Count only the lines of the records that hold "Output", then give the number without any other words.
--------------------------------------------------
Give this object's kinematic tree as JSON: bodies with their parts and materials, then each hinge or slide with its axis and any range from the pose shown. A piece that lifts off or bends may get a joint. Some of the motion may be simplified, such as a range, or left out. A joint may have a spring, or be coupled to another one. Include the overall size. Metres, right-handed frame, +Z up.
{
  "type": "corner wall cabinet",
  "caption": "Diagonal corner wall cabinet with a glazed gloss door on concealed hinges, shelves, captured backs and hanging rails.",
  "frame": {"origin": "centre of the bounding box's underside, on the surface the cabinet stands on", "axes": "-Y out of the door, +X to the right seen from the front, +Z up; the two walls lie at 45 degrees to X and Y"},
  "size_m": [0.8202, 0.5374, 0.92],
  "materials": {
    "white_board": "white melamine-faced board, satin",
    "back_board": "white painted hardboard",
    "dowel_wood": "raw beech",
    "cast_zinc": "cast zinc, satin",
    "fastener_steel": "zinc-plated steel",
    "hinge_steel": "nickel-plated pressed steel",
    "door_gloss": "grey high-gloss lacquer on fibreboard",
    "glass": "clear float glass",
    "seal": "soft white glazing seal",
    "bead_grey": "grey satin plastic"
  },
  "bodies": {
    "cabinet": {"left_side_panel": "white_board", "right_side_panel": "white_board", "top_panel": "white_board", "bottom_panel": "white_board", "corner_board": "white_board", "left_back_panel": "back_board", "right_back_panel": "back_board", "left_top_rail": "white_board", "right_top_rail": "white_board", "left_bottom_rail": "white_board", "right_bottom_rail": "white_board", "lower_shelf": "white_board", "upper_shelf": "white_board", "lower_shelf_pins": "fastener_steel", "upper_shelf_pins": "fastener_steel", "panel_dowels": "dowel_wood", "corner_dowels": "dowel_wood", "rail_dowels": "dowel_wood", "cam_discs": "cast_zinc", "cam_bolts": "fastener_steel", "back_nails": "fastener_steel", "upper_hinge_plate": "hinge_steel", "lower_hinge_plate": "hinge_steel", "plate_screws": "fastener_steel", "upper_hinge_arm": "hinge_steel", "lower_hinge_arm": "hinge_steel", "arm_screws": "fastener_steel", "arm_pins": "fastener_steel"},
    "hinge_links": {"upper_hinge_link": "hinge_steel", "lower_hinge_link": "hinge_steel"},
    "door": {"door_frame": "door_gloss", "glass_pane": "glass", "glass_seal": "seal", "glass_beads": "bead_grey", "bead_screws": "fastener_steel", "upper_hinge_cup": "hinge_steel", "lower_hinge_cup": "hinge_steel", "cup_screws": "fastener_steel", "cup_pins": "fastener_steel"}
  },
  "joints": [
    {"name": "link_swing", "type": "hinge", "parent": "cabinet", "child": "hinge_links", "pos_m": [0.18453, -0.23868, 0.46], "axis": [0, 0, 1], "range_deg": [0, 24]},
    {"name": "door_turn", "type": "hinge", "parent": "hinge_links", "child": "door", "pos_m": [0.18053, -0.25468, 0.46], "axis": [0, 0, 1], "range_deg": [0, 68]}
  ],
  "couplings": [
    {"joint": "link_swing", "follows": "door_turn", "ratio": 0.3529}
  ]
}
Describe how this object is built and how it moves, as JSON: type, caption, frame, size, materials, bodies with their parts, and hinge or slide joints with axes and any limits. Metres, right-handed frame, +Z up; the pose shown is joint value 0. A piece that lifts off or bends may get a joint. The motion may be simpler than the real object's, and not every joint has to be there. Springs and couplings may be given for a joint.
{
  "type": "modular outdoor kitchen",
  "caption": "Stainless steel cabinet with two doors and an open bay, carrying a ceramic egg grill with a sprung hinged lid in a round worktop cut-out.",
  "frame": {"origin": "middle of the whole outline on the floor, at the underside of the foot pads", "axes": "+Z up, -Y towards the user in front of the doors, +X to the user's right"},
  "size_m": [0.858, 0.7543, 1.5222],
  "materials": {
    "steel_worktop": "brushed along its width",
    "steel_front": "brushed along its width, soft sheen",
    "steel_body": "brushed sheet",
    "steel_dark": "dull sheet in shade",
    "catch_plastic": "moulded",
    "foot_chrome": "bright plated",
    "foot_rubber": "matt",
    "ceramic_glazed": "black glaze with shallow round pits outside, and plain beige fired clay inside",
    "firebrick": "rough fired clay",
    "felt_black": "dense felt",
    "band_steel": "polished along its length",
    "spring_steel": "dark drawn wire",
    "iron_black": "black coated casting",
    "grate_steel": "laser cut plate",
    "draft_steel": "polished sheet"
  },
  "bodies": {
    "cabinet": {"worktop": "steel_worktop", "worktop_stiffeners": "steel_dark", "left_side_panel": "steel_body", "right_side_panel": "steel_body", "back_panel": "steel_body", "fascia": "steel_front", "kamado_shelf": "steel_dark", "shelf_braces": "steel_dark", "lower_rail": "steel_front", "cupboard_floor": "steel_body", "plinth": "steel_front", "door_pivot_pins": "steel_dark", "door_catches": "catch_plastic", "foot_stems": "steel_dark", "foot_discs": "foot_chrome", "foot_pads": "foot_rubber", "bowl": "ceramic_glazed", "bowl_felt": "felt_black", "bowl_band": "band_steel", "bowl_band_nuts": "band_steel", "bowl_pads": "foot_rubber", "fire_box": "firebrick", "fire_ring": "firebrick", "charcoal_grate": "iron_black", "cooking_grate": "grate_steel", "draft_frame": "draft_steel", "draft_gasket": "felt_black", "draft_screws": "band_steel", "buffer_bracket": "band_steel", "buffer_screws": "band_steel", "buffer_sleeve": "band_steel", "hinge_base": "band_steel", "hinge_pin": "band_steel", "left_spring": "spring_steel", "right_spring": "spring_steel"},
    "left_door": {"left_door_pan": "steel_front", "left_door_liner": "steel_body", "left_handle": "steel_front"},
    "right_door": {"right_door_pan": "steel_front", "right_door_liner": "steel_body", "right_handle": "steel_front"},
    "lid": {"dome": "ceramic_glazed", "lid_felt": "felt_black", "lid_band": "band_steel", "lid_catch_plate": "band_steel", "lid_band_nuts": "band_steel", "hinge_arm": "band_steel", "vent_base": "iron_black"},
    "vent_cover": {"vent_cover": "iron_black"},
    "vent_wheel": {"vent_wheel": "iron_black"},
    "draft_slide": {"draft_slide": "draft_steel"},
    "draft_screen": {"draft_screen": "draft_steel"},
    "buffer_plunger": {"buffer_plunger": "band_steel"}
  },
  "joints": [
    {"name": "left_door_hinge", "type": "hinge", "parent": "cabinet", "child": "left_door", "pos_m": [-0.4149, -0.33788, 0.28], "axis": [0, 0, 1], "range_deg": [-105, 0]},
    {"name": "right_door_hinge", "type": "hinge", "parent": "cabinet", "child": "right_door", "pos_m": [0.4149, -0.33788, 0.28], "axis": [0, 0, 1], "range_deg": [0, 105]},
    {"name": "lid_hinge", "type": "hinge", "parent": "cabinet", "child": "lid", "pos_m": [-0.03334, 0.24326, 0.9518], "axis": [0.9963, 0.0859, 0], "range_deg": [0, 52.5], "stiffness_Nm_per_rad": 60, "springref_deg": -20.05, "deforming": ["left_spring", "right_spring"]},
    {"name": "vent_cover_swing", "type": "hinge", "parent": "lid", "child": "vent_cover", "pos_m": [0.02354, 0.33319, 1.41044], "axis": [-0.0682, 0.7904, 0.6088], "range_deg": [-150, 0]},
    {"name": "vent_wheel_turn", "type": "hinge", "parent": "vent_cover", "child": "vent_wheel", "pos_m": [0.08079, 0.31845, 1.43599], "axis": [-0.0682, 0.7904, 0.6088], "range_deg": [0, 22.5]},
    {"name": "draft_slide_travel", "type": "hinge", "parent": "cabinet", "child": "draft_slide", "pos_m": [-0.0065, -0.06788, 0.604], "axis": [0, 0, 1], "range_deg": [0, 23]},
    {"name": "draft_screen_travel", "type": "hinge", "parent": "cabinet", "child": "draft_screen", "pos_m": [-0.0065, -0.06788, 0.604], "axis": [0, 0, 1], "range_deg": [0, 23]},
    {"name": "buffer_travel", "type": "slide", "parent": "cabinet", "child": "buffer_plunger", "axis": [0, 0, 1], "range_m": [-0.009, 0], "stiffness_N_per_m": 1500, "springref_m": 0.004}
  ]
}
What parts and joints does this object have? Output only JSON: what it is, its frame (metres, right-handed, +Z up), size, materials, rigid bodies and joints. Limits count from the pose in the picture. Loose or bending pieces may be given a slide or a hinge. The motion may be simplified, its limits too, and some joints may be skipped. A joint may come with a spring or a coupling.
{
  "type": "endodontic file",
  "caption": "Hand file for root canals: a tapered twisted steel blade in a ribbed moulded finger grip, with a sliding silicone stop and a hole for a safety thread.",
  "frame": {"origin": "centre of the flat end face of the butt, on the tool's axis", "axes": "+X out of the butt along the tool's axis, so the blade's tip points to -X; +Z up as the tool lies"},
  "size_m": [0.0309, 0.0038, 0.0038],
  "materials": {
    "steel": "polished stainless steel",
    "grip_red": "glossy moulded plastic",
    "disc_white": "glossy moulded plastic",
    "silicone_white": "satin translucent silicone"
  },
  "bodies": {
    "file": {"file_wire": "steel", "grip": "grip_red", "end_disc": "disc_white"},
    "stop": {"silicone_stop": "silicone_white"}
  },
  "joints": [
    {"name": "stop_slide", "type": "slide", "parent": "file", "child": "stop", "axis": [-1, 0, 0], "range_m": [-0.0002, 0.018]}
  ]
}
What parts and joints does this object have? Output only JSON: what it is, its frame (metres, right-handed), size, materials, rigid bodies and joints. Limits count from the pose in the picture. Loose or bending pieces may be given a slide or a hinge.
--------------------------------------------------
WRITTEN ANSWER: 2